Let $\displaystyle \{z_1,z_2, \ldots, z_n\}$ be $n$ complex numbers such that: $\displaystyle \sum\limits_{k=1}^n|z_k| = 1$
Then we have to show that, there is a subset $S$ of $\{1,2,\ldots,n\}$, such that, $\displaystyle \left|\sum\limits_{k \in S} z_k \right| \ge \frac{1}{\pi}$.

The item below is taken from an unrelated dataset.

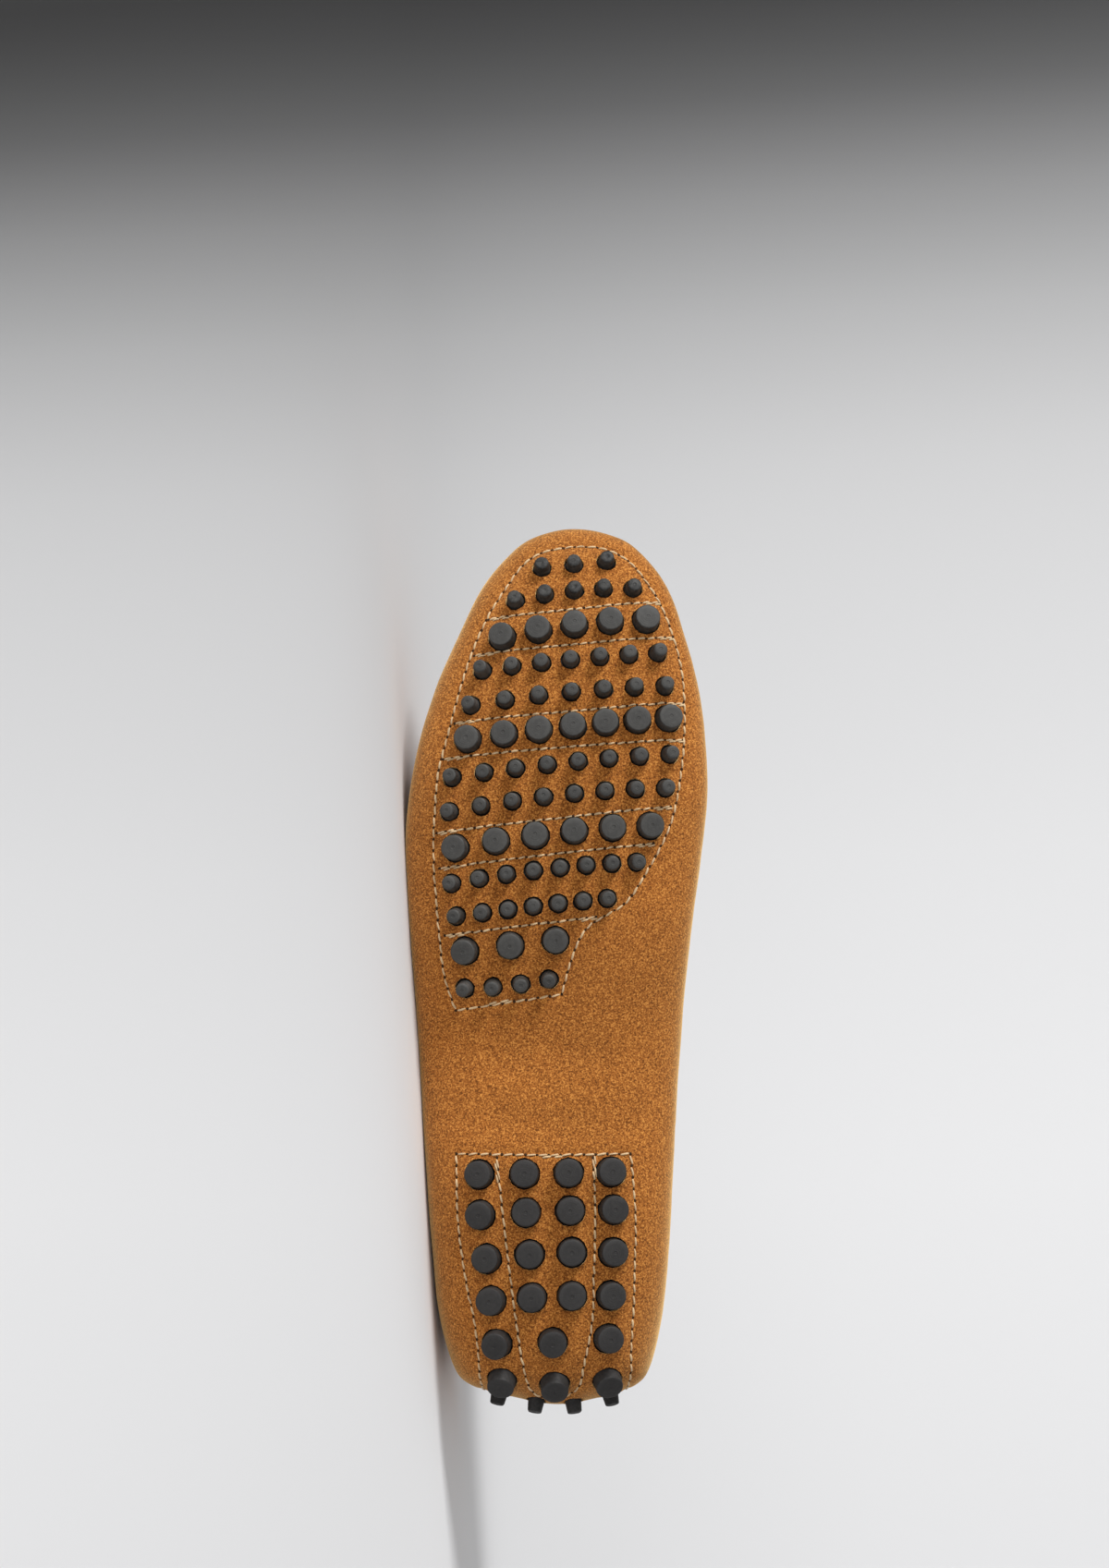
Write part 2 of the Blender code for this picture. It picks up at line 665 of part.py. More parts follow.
def resting_plane(things):
    """A point and the outward normal of the plane that the shoe rests on, lying on its outer side."""
    forms = [evaluated_form(thing) for thing in things]
    centre = centre_of_mass(forms)
    points = {tuple(vertex.co) for form in forms for vertex in form.verts}
    for form in forms:
        form.free()
    hull = bmesh.new()
    for point in sorted(points):
        hull.verts.new(point)
    bmesh.ops.convex_hull(hull, input=list(hull.verts))
    hull.normal_update()
    best = None
    for face in hull.faces:
        normal = face.normal
        if (face.calc_center_median() - centre).dot(normal) < 0:
            normal = -normal
        if normal.y > -OUTER_FACING:
            continue
        corner = face.verts[0].co
        drop = (corner - centre).dot(normal)
        foot = centre + drop * normal
        corners = [vertex.co for vertex in face.verts]
        turns = []
        for start, end in zip(corners, corners[1:] + corners[:1]):
            turns.append((end - start).cross(foot - start).dot(normal))
        if all(turn >= 0 for turn in turns) or all(turn <= 0 for turn in turns):
            if best is None or drop < best[0]:
                best = (drop, corner.copy(), normal.copy())
    return best[1], best[2]


def press_flat(mesh, point, normal):
    """Press the outer face flat where it reaches past a plane."""
    for vertex in mesh.vertices:
        past = (vertex.co - point).dot(normal)
        if past > 0:
            vertex.co = vertex.co - past * normal
    mesh.update()


def lying_matrix(point, normal, things):
    """Lay the shoe on a plane: toe to -X, sole to -Y, with the origin under the middle of its box."""
    up = -normal
    toe = Vector((1, 0, 0))
    left = -(toe - toe.dot(up) * up).normalized()
    depth = up.cross(left)
    turn = Matrix((left, depth, up)).to_4x4()
    lowest = (turn @ point).z
    corners = []
    for thing in things:
        form = evaluated_form(thing)
        corners += [turn @ vertex.co for vertex in form.verts]
        form.free()
    low = [min(corner[axis] for corner in corners) for axis in range(2)]
    high = [max(corner[axis] for corner in corners) for axis in range(2)]
    shift = Vector((-0.5 * (low[0] + high[0]), -0.5 * (low[1] + high[1]), -lowest))
    return Matrix.Translation(shift) @ turn


def build():
    """Build every piece and lay the shoe down."""
    clear_scene()
    suede = make_material("golden_tan_suede", SUEDE_COLOUR, 0.95)
    apron_suede = make_material("apron_suede", SUEDE_COLOUR, 0.95)
    forefoot_rubber = make_material("forefoot_rubber", RUBBER_COLOUR, 0.6)
    heel_rubber = make_material("heel_rubber", RUBBER_COLOUR, 0.6)
    leather = make_material("insole_leather", LEATHER_COLOUR, 0.6)

    stations, throat_outer, throat_inner = make_stations()
    shell = make_shell("upper", stations)
    last = Last(shell)
    upper = add_object("upper", shell, suede)
    wall = upper.modifiers.new("wall", "SOLIDIFY")
    wall.thickness = SUEDE_WALL
    wall.offset = -1
    wall.use_even_offset = True
    wall.use_quality_normals = True

    pad_depth = SUEDE_WALL + FIT_GAP
    pads, tools = [], []
    for name, sheet_rows, peg_rows, rubber in (
            ("forefoot_pad", FOREFOOT_SHEET, FOREFOOT_PEGS, forefoot_rubber),
            ("heel_pad", HEEL_SHEET, HEEL_PEGS, heel_rubber)):
        sheet = make_sheet(name, last, sheet_rows, PAD_COLUMNS, pad_depth, PAD_WALL)
        pad = add_object(name, sheet, rubber)
        pads.append(pad)
        for turn, places in enumerate(peg_places(last, peg_rows)):
            for target, kind, maker, operation in (
                    (pad, "pegs", make_pegs, "UNION"),
                    (upper, "holes", make_holes, "DIFFERENCE")):
                tool_name = f"{name}_{kind}_{turn}"
                tool = add_object(tool_name, maker(tool_name, places))
                make_cutter(tool)
                add_boolean(target, tool, operation)
                tools.append(tool)

    insole_depth = pad_depth + PAD_WALL + INSOLE_GAP
    insole_mesh = make_sheet("insole", last, INSOLE_SHEET, INSOLE_COLUMNS, insole_depth, INSOLE_WALL)
    insole = add_object("insole", insole_mesh, leather)

    apron_mesh = make_apron("apron", stations, throat_outer, throat_inner)
    apron = add_object("apron", apron_mesh, apron_suede)
    thickness = apron.modifiers.new("wall", "SOLIDIFY")
    thickness.thickness = APRON_WALL
    thickness.offset = -1
    thickness.use_even_offset = True
    thickness.use_quality_normals = True

    pieces = [upper, apron, insole] + pads
    point, normal = resting_plane(pieces)
    pressed = point - PRESS_DEPTH * normal
    press_flat(shell, pressed, normal)
    lying = bpy.data.objects.new("lying", None)
    bpy.context.scene.collection.objects.link(lying)
    lying.matrix_world = lying_matrix(pressed, normal, pieces)
    for thing in pieces + tools:
        thing.parent = lying


build()
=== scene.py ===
"""The looks of a driving moccasin for the right foot, lying on its outer side.

The shoe is worked out standing: toe to +X, inner side to +Y, top to +Z, with the back of the heel at
X = 0 and the ground at Z = 0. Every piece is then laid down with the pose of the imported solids. All
lengths are in metres, and shares are of the named size that they follow.
"""

import logging
import math
import random
from dataclasses import dataclass
from enum import Enum, IntEnum
from typing import Callable, Iterable, NamedTuple

import bmesh
import bpy
import numpy as np
from mathutils import Matrix, Vector, noise
from mathutils.bvhtree import BVHTree
from mathutils.kdtree import KDTree


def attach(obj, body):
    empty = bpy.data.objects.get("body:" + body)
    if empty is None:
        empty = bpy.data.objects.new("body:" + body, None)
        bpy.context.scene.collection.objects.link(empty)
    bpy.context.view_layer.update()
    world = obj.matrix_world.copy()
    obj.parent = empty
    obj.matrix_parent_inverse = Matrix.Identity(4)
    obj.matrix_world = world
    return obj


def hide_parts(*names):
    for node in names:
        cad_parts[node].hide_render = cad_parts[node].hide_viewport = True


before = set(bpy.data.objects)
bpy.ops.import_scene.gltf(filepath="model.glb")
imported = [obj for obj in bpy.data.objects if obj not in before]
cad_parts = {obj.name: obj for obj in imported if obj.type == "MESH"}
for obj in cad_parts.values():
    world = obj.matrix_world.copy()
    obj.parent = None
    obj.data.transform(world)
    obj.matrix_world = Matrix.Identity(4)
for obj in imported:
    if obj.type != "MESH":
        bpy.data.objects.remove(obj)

LOG = logging.getLogger("moccasin")
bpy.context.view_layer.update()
BODY = "root"


class Slot(Enum):
    """The record's material slots."""

    SUEDE = "suede"
    RUBBER = "rubber"
    LEATHER = "insole_leather"


class Side(Enum):
    """The two sides of a foot."""

    OUTER = -1
    INNER = 1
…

Owing to the symmetry of the expression its easy to see: $$\displaystyle \left|\sum\limits_{k \in S} z_k \right| \ge \frac{1}{4}$$ Since, $1 = \sum\limits_{k=1}^{n} |z_k| \le \sum\limits_{\mathfrak{Re}(z) \ge 0} |\mathfrak{Re} (z_k)|+\sum\limits_{\mathfrak{Re}(z) < 0} |\mathfrak{Re} (z_k)|+\sum\limits_{\mathfrak{Im}(z) \ge 0} |\mathfrak{Im} (z_k)|+\sum\limits_{\mathfrak{Im}(z) < 0} |\mathfrak{Im} (z_k)|$, one of the four summations on the RHS must exceed the others, say wlog it is $\mathfrak{Re}(z) \ge 0$,
then, $\left|\sum\limits_{\mathfrak{Re}(z_k) \ge 0} z_k \right| \ge \left|\sum\limits_{\mathfrak{Re}(z_k) \ge 0} \mathfrak{Re}(z_k) \right| \ge \frac{1}{4}$.
(1) But how do we reach the lower bound $\displaystyle \frac{1}{\pi}$ ?
If we remove the homogeneity condition, we are required to prove, $\displaystyle \left|\sum\limits_{k \in S} z_k \right| \ge \frac{1}{\pi}\sum\limits_{k=1}^n|z_k|$ for a subset $S$ of $\{1,2,\ldots,n\}$.
(2) How do we determine if $1/\pi$ is the best constant here ?